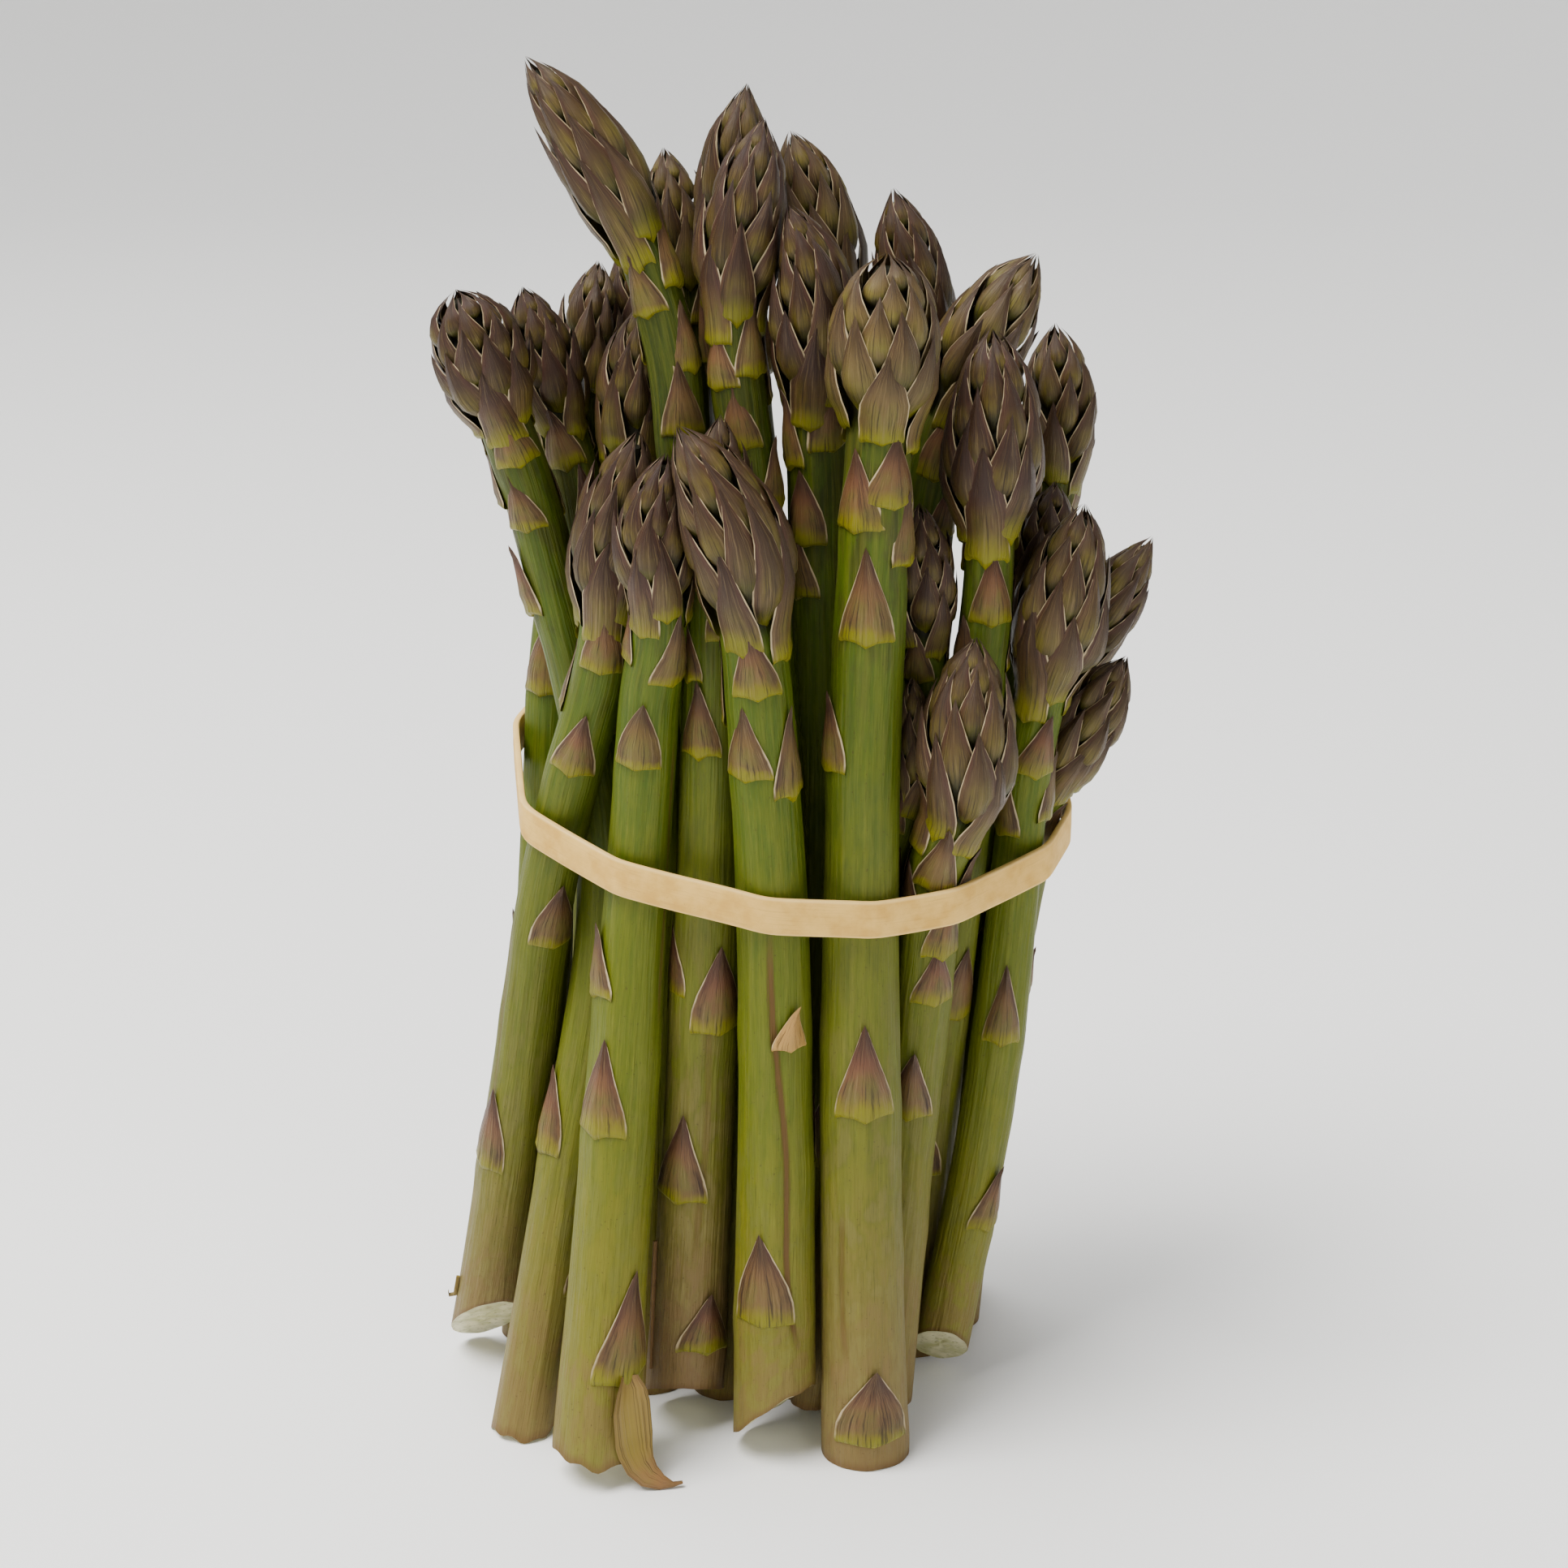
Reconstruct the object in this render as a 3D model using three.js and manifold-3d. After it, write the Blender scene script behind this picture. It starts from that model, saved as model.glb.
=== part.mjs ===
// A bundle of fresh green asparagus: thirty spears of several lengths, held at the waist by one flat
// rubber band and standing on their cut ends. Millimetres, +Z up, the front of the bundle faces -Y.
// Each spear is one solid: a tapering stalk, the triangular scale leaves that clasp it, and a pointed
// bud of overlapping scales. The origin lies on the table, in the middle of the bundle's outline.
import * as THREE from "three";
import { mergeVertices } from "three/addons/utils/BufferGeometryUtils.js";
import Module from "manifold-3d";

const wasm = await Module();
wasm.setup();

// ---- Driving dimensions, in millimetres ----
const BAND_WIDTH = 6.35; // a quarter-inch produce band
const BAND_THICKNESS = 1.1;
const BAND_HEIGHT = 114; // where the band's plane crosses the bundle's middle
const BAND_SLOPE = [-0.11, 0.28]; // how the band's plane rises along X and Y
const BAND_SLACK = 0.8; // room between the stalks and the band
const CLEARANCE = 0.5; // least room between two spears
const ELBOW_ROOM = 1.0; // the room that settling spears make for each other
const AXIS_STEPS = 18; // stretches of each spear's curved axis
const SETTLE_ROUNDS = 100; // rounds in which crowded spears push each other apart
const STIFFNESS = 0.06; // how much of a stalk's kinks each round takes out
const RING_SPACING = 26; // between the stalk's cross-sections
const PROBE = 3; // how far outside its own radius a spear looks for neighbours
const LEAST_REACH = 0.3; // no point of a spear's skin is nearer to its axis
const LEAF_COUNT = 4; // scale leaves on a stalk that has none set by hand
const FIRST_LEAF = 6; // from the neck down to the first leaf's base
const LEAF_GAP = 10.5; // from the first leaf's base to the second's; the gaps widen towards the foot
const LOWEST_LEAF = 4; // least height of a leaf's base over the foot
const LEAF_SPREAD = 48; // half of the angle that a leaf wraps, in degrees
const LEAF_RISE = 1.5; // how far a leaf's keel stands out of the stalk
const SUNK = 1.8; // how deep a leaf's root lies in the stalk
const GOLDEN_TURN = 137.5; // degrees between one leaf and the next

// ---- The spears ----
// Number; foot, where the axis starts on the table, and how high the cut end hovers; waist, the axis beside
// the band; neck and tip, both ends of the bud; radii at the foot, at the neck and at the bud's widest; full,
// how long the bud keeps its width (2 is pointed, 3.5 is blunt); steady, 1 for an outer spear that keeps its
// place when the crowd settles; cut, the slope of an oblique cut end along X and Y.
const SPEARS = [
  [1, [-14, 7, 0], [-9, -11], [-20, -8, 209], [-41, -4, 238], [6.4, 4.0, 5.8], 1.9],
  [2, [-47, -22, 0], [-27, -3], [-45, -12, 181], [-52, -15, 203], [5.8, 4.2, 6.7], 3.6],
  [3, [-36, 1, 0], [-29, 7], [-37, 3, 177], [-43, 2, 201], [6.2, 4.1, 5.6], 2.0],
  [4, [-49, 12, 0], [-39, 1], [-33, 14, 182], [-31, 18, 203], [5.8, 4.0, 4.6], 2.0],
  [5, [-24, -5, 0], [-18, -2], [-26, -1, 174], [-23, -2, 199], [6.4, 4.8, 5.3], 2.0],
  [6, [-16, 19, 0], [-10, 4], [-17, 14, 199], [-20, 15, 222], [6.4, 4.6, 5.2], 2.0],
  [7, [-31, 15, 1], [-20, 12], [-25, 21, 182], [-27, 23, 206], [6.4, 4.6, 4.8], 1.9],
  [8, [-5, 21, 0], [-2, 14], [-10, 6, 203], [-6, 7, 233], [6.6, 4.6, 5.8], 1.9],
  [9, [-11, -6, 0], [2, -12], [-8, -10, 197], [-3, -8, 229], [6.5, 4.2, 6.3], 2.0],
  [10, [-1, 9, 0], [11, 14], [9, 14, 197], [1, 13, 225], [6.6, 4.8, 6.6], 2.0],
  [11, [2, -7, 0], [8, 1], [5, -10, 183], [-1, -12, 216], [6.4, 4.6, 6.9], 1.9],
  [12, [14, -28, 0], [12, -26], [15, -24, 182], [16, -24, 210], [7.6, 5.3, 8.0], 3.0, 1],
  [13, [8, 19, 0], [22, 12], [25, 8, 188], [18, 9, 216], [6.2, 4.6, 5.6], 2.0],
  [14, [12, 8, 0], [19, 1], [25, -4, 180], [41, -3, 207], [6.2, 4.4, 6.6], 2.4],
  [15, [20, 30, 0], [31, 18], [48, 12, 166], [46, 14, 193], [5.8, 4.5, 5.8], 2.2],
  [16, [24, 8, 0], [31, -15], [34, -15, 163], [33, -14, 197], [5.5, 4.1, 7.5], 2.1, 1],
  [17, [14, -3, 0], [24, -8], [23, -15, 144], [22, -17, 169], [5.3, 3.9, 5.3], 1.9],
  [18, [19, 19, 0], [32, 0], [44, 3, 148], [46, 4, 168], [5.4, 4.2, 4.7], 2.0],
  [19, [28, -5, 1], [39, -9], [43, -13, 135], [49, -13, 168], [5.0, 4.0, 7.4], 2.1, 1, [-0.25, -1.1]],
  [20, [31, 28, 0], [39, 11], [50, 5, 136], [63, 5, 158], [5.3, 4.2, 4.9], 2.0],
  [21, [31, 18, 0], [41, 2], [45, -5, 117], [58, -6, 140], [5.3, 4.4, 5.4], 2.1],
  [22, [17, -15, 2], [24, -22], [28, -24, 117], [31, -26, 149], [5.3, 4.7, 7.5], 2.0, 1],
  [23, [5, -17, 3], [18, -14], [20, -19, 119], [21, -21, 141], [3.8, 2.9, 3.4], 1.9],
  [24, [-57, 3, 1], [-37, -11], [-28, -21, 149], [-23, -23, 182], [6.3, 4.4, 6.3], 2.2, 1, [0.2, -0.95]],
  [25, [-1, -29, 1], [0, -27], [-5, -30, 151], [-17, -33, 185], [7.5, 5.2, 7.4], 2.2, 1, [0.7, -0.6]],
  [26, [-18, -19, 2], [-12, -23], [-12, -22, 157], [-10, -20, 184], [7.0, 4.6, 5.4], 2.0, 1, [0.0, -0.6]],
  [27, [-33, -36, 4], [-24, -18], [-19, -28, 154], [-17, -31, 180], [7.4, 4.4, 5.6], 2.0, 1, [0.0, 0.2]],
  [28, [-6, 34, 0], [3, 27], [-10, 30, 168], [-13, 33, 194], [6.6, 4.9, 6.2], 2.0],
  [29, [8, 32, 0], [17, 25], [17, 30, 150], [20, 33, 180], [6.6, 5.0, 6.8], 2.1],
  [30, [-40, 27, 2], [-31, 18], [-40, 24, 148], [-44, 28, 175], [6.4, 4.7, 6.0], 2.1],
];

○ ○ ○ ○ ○

#### [Exercise prompt]
Emit, unaltered, the lines from the top of the listing down through the line that holds "wasm.setup();"; emit nothing else.

#### [Exercise solution]
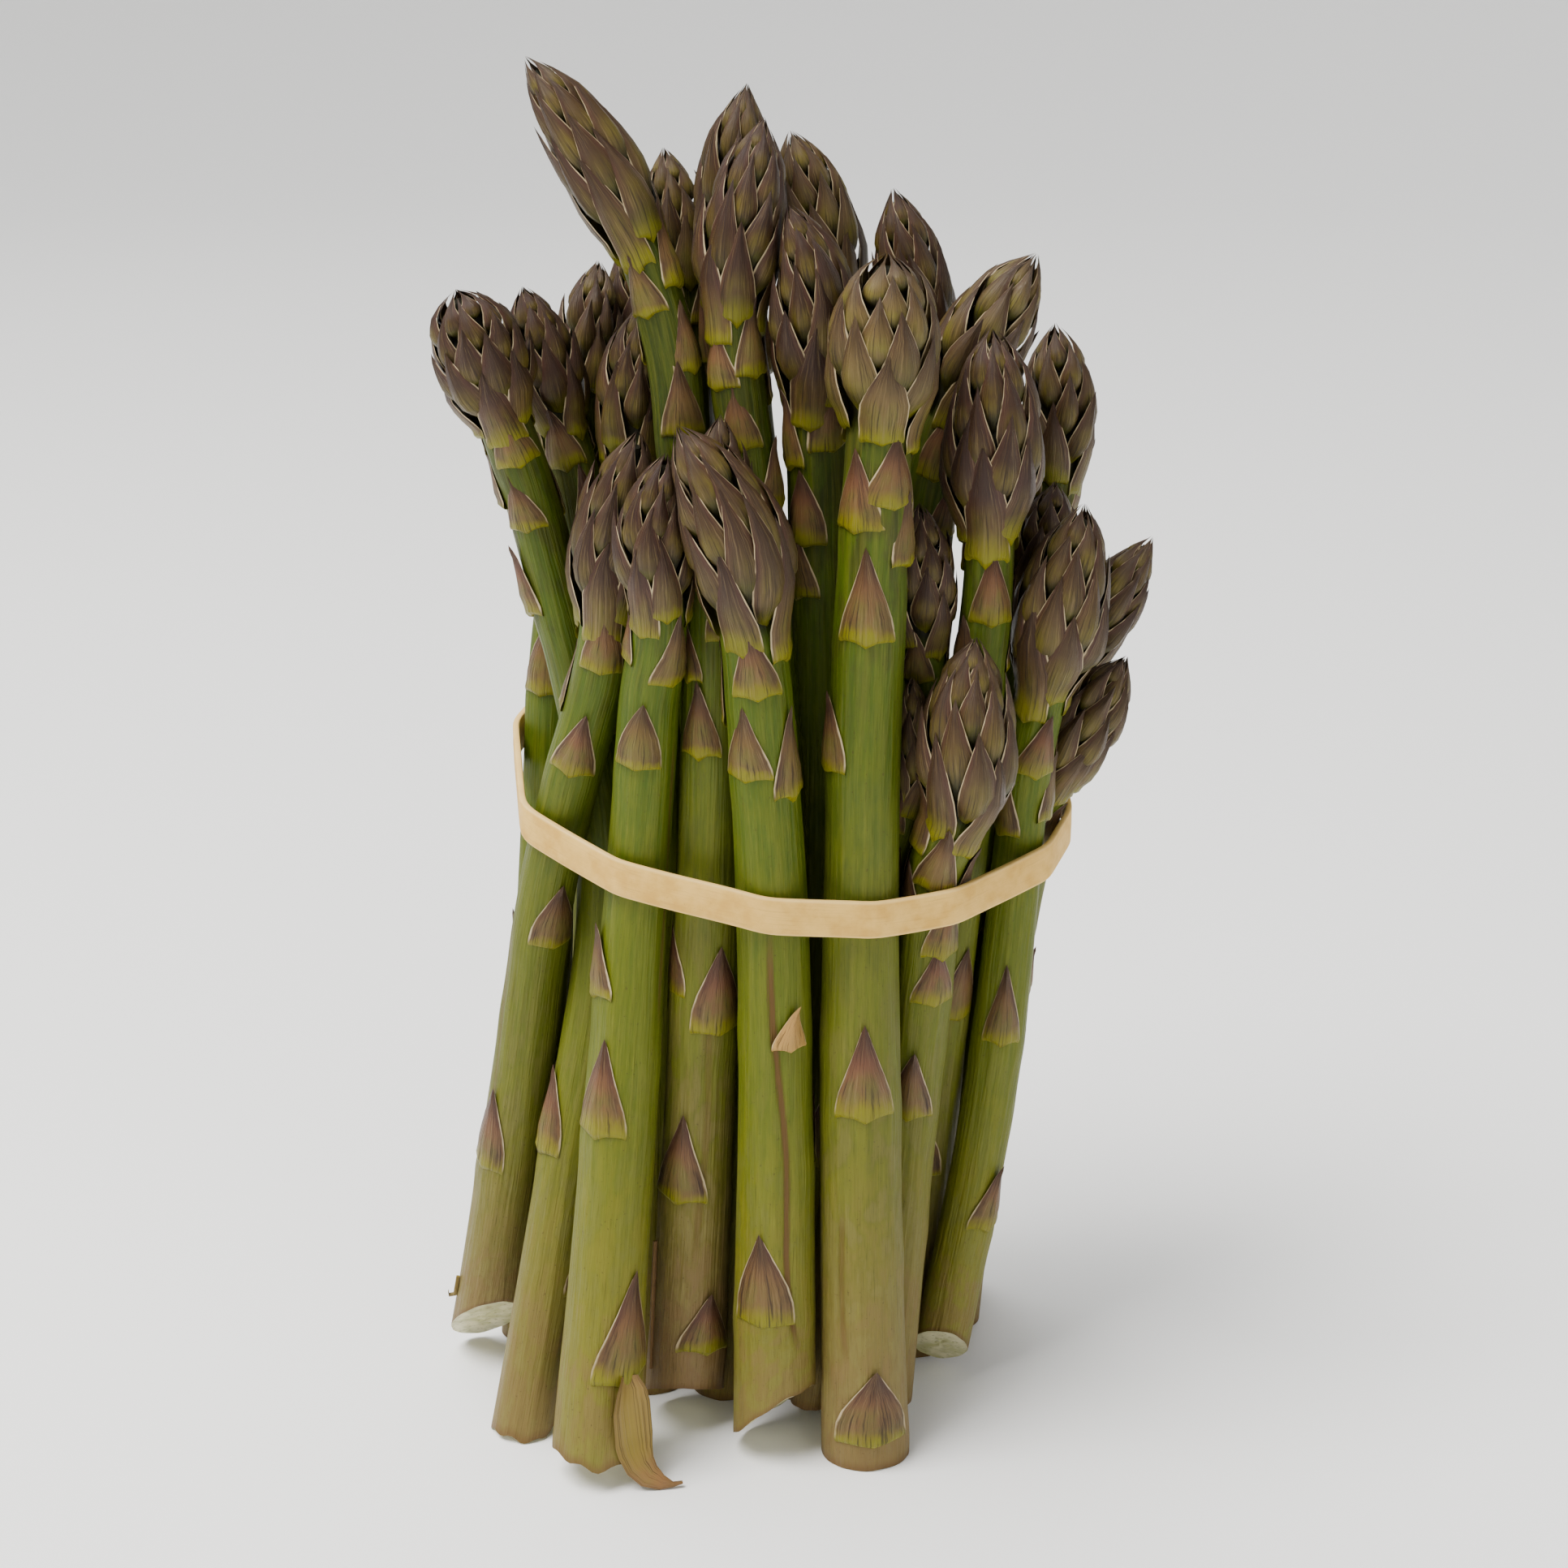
Reconstruct the object in this render as a 3D model using three.js and manifold-3d. After it, write the Blender scene script behind this picture. It starts from that model, saved as model.glb.
=== part.mjs ===
// A bundle of fresh green asparagus: thirty spears of several lengths, held at the waist by one flat
// rubber band and standing on their cut ends. Millimetres, +Z up, the front of the bundle faces -Y.
// Each spear is one solid: a tapering stalk, the triangular scale leaves that clasp it, and a pointed
// bud of overlapping scales. The origin lies on the table, in the middle of the bundle's outline.
import * as THREE from "three";
import { mergeVertices } from "three/addons/utils/BufferGeometryUtils.js";
import Module from "manifold-3d";

const wasm = await Module();
wasm.setup();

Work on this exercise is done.